EXERCISE OBJECTIVE ->
In the listing below, locate the line containing "zip(*points))), Vector(map(max, zip(*points)))" and the line containing "FOCAL_PIXELS, FRAME_PIXELS, SENSOR". Output both of them and every line between, exactly as written, and nothing more.

AVAILABLE DATA ->
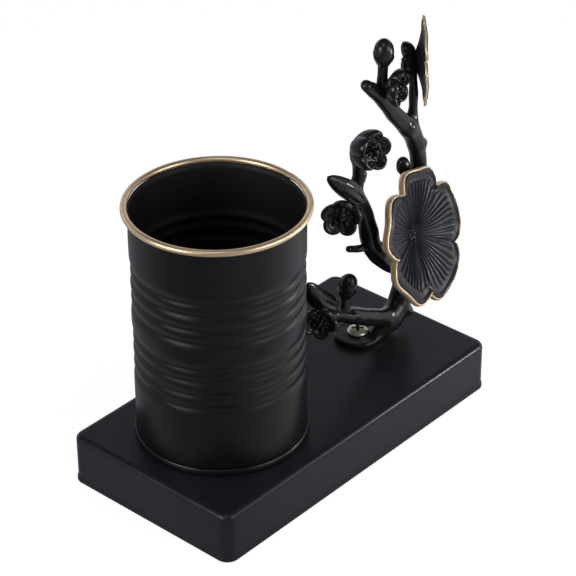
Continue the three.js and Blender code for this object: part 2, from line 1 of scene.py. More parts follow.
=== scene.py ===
# Pen holder: a ribbed steel cup and a cast blossom branch on a pressed steel base.
import math
import bpy
import numpy as np
from mathutils import Matrix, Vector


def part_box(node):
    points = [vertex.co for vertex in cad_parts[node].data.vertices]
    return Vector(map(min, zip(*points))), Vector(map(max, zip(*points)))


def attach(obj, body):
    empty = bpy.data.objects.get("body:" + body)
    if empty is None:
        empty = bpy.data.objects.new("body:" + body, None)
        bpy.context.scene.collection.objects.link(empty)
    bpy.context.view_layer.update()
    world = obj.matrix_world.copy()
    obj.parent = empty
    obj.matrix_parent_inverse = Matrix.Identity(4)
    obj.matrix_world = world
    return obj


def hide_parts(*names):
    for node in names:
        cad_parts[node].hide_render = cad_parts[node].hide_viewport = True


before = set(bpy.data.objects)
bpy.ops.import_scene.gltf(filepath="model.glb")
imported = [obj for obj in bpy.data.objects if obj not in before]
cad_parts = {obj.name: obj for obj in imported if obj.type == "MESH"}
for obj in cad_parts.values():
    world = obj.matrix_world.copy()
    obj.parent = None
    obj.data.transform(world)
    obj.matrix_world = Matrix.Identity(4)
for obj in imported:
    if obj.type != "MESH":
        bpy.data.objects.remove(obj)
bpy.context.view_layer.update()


# Camera: a long lens, a good way off to the left and above, looking down on the front corner.
# Lengths are mostly written in millimetres, and MM turns them into metres.
MM = 0.001
VIEW_YAW, VIEW_PITCH, VIEW_ROLL = -0.8452, 0.5632, -0.0057
VIEW_PLACE = np.array([-627.93, -559.05, 605.54]) * MM
FOCAL_PIXELS, FRAME_PIXELS, SENSOR = 2341.2, 576, 36.0

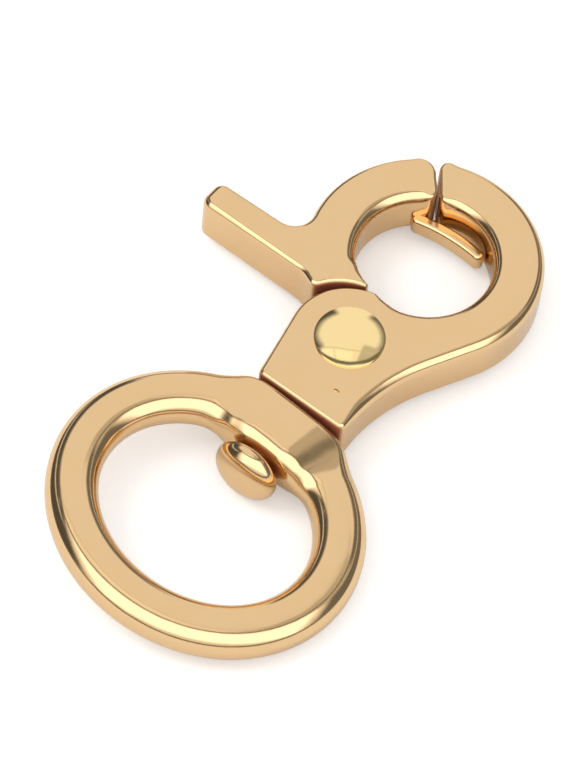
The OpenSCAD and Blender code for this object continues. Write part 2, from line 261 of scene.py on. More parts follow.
# The photograph's camera: the image's height, the view's tilt and heading in degrees, and its distance,
# the scale of a millimetre and the rivet's place about the middle of the view, in pixels. The lens is
# CLOSER times as long, so that the hook fills the frame.
PHOTO_H = 768
PHOTO_TILT = 56.85
PHOTO_HEADING = -40.4
PHOTO_DISTANCE = 2000.0
PHOTO_SCALE = 4.2
PHOTO_RIVET = np.array([191.65, 11.8, -12.5])
CLOSER = 2.35

# The heading and height of the camera as seen from the hook
VIEW_AZIMUTH = -58.0
VIEW_ELEVATION = 57.0

# Surroundings that the brass reflects: name, layout, two ranges in degrees, brightness, and the share
# of each side that fades out. A "round" card has angles from image right towards image up, then degrees
# away from the direction that flat faces reflect. A "flat" one has degrees to the right and degrees up
# from that direction. A "level" one is a round card about straight up.
CARD_GRID = (97, 17)
CARD_FAR = 0.7
CARD_STEP = 0.01
CARDS = (
    ("horizon", "level", (-180, 180), (78, 88.5), (0.16, 0.15, 0.14), (0, 0.30)),
    ("front_glow", "round", (-143, -31), (43, 100), (1.9, 1.95, 2.05), (0.08, 0.05)),
    ("left_dark", "round", (104, 217), (27, 98), (0.10, 0.105, 0.115), (0.08, 0.12)),
    ("left_streak", "round", (120, 214), (50, 57), (1.0, 1.0, 1.0), (0.2, 0.4)),
    ("right_grey", "round", (-32, 70), (29, 98), (0.20, 0.205, 0.21), (0.10, 0.12)),
    ("right_streak", "round", (-28, 60), (50, 56), (0.8, 0.8, 0.8), (0.2, 0.4)),
    ("window_patch", "flat", (-36, 8), (-36, -20.5), (1.15, 1.15, 1.1), (0.08, 0.12)),
    ("olive_patch", "flat", (13, 52), (-37, -7), (0.60, 0.60, 0.58), (0.10, 0.15)),
    ("window_bar", "flat", (-16, -13.5), (-35, -21), (0.8, 0.8, 0.75), (0.4, 0.1)),
    ("fold", "flat", (-50, 50), (-20.5, -17.5), (0.74, 0.71, 0.62), (0.05, 0.5)),
    ("frame", "round", (-200, 24), (36, 43), (0.16, 0.16, 0.15), (0.12, 0.30)),
)

# White table, and the glow that it adds for the camera and for reflections
TABLE_R = 0.9
TABLE_SIDES = 96
TABLE_WHITE = 0.86
GLOW_SEEN = 0.3
GLOW_MIRRORED = 0.04


def polar(centre, radius, angle):
    """Points at a radius and angles in degrees about a centre."""
    turn = np.radians(np.asarray(angle, float))
    return np.asarray(centre) + radius * np.stack([np.cos(turn), np.sin(turn)], -1)


def arc(centre, radius, start, end):
    """Points along a circular arc, about OUTLINE_STEP apart and at most 6 degrees apart."""
    sweep = abs(end - start)
    count = int(max(3, radius * math.radians(sweep) / OUTLINE_STEP, sweep / 6)) + 1
    return polar(centre, radius, np.linspace(start, end, count))


def blend(t):
    """Smooth step from 0 to 1: 3 t squared less 2 t cubed, with t held between 0 and 1."""
    s = np.clip(t, 0, 1)
    return s * s * (3 - 2 * s)


def corner(before, point, after, radius):
    """Arc of a given radius that rounds the corner at a point between its two neighbours."""
    before, point, after = (np.asarray(p, float) for p in (before, point, after))
    u = (before - point) / np.linalg.norm(before - point)
    v = (after - point) / np.linalg.norm(after - point)
    half = math.acos(u @ v) / 2
    centre = point + (u + v) / np.linalg.norm(u + v) * radius / math.sin(half)
    start = point + u * radius / math.tan(half) - centre
    end = point + v * radius / math.tan(half) - centre
    first = math.degrees(math.atan2(start[1], start[0]))
    turn = math.degrees(math.atan2(start[0] * end[1] - start[1] * end[0], start @ end))
    return arc(centre, radius, first, first + turn)


def crossing(radius, other, side):
    """Angle about the rivet at which a circle of one radius meets another circle about the eye."""
    d = np.linalg.norm(EYE_C)
    turn = math.acos((radius**2 - other**2 + d * d) / (2 * d * radius))
    return math.degrees(math.atan2(EYE_C[1], EYE_C[0]) + side * turn)


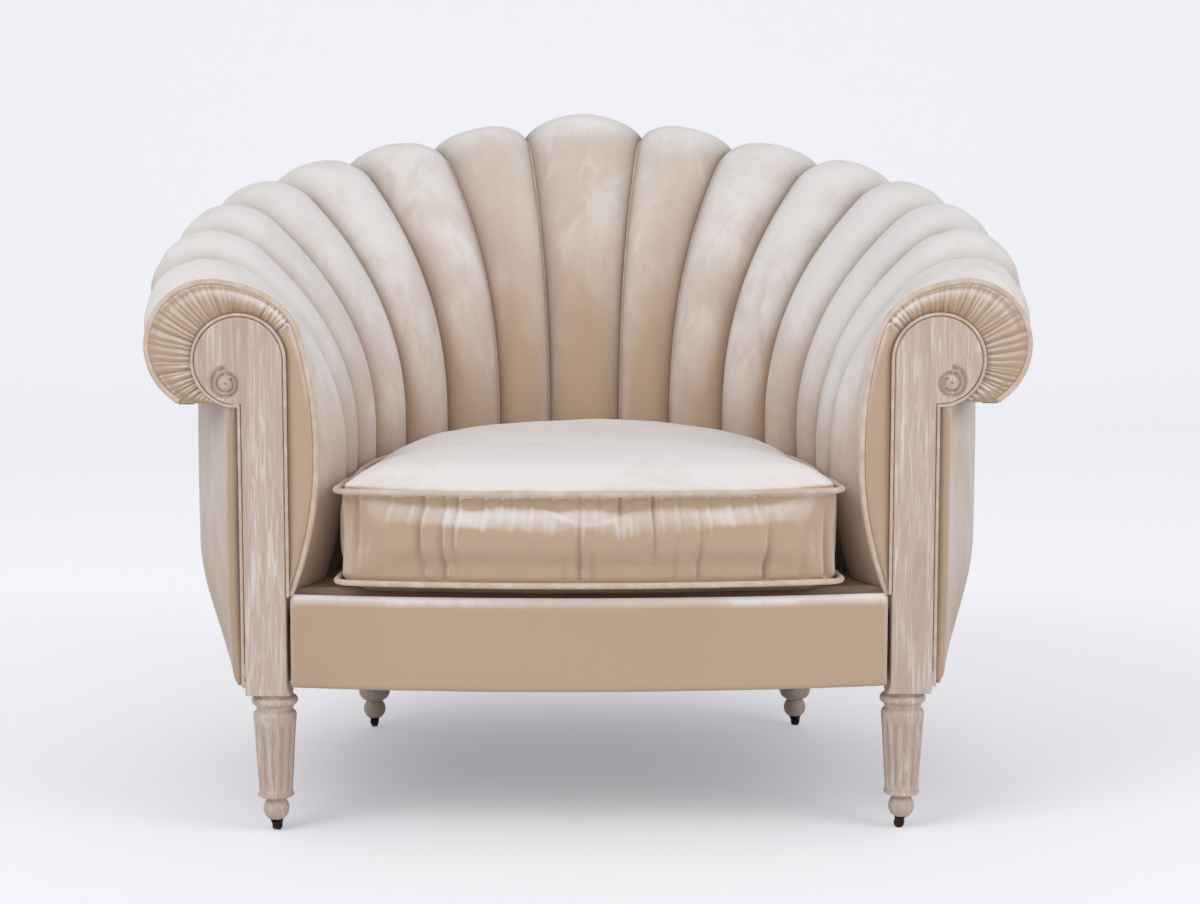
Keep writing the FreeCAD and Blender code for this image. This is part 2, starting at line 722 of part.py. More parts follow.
def outline(sketch, corners):
    """Closed outline through corners given as expressions of driving sizes. A corner with a radius
    and a turn is reached along an arc, any other one along a line."""
    spots = [Vector(reckon(corner[0]), reckon(corner[1]), 0) for corner in corners]
    ends = []
    for index, corner in enumerate(corners):
        start, end = spots[index - 1], spots[index]
        if len(corner) == 2:
            edge, first, last = Part.LineSegment(start, end), 1, 2
        else:
            edge, first, last = arc_between(start, end, reckon(corner[2]), corner[3])
        ends.append((sketch.addGeometry(edge, False), first, last))
    bound = []
    for index, corner in enumerate(corners):
        edge, first, last = ends[index]
        before, _, before_last = ends[index - 1]
        sketch.addConstraint(Sketcher.Constraint("Coincident", before, before_last, edge, first))
        for kind, text, amount in (("DistanceX", corner[0], spots[index].x),
                                   ("DistanceY", corner[1], spots[index].y)):
            number = sketch.addConstraint(Sketcher.Constraint(kind, -1, 1, edge, last, amount))
            bound.append((number, text))
        if len(corner) > 2:
            number = sketch.addConstraint(Sketcher.Constraint("Radius", edge, reckon(corner[2])))
            bound.append((number, corner[2]))
    for number, text in bound:
        sketch.setExpression(f"Constraints[{number}]", text)


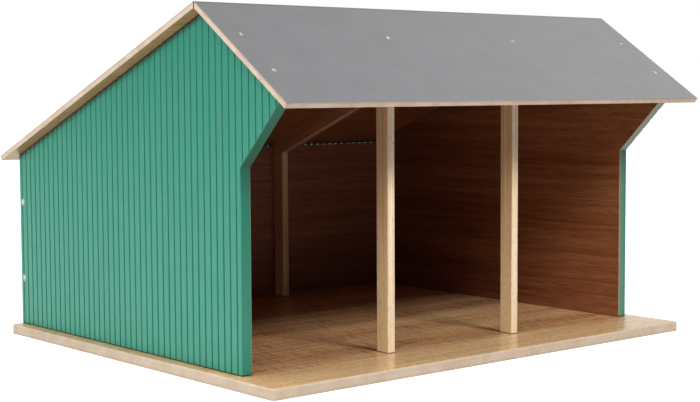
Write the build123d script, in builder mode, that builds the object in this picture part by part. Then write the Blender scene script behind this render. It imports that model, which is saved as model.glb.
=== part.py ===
from build123d import *
import os
from math import cos, radians, sin, tan

os.makedirs("parts", exist_ok=True)

# Toy machine shed: a board floor, two end walls, a rear wall, a two-slope roof, four posts and two rafters,
# held together with countersunk screws. Millimetres. +X runs along the open front to the right,
# +Y from the open front to the rear wall, +Z up. The origin is on the ground, under the middle of the roof.

# Floor board
base_length = 440.0
base_depth = 375.0
base_thickness = 8.0
base_corner_radius = 3.0
base_edge_radius = 1.2

# Wall boards
wall_thickness = 9.0
wall_inset = 10.5  # floor board showing outside each end wall
front_margin = 50.0  # floor board showing in front of the end walls
knee_height = 147.5  # from the floor to where the front edge starts to slant
wing_overhang = 1.1  # the slanting edge's tip reaching beyond the floor board's front edge
board_edge_radius = 0.4  # sanded edges of the wall and roof boards

# Grooves milled down the outer faces of the wall boards, with rounded lips
groove_pitch = 7.9
groove_width = 1.8
groove_floor = 1.0
groove_depth = 0.9
groove_lip_radius = 0.6
groove_foot_radius = 0.3
groove_margin = 4.9  # from the front edge of an end wall to its first groove

# Roof panels
verge_overhang = 10.5  # roof reaching beyond each end wall
roof_thickness = 4.5
ridge_setback = 89.5  # from the floor board's front edge
ridge_height = 259.7  # from the floor to the underside of the ridge
front_pitch = 34.0
rear_pitch = 21.6
front_eave = 15.0  # underside reaching beyond the floor board's front edge
rear_eave = 12.5  # underside reaching beyond the floor board's rear edge
ridge_gap = 0.4  # between the two panels' mitred edges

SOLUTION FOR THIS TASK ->
    return Vector(map(min, zip(*points))), Vector(map(max, zip(*points)))


def attach(obj, body):
    empty = bpy.data.objects.get("body:" + body)
    if empty is None:
        empty = bpy.data.objects.new("body:" + body, None)
        bpy.context.scene.collection.objects.link(empty)
    bpy.context.view_layer.update()
    world = obj.matrix_world.copy()
    obj.parent = empty
    obj.matrix_parent_inverse = Matrix.Identity(4)
    obj.matrix_world = world
    return obj


def hide_parts(*names):
    for node in names:
        cad_parts[node].hide_render = cad_parts[node].hide_viewport = True


before = set(bpy.data.objects)
bpy.ops.import_scene.gltf(filepath="model.glb")
imported = [obj for obj in bpy.data.objects if obj not in before]
cad_parts = {obj.name: obj for obj in imported if obj.type == "MESH"}
for obj in cad_parts.values():
    world = obj.matrix_world.copy()
    obj.parent = None
    obj.data.transform(world)
    obj.matrix_world = Matrix.Identity(4)
for obj in imported:
    if obj.type != "MESH":
        bpy.data.objects.remove(obj)
bpy.context.view_layer.update()


# Camera: a long lens, a good way off to the left and above, looking down on the front corner.
# Lengths are mostly written in millimetres, and MM turns them into metres.
MM = 0.001
VIEW_YAW, VIEW_PITCH, VIEW_ROLL = -0.8452, 0.5632, -0.0057
VIEW_PLACE = np.array([-627.93, -559.05, 605.54]) * MM
FOCAL_PIXELS, FRAME_PIXELS, SENSOR = 2341.2, 576, 36.0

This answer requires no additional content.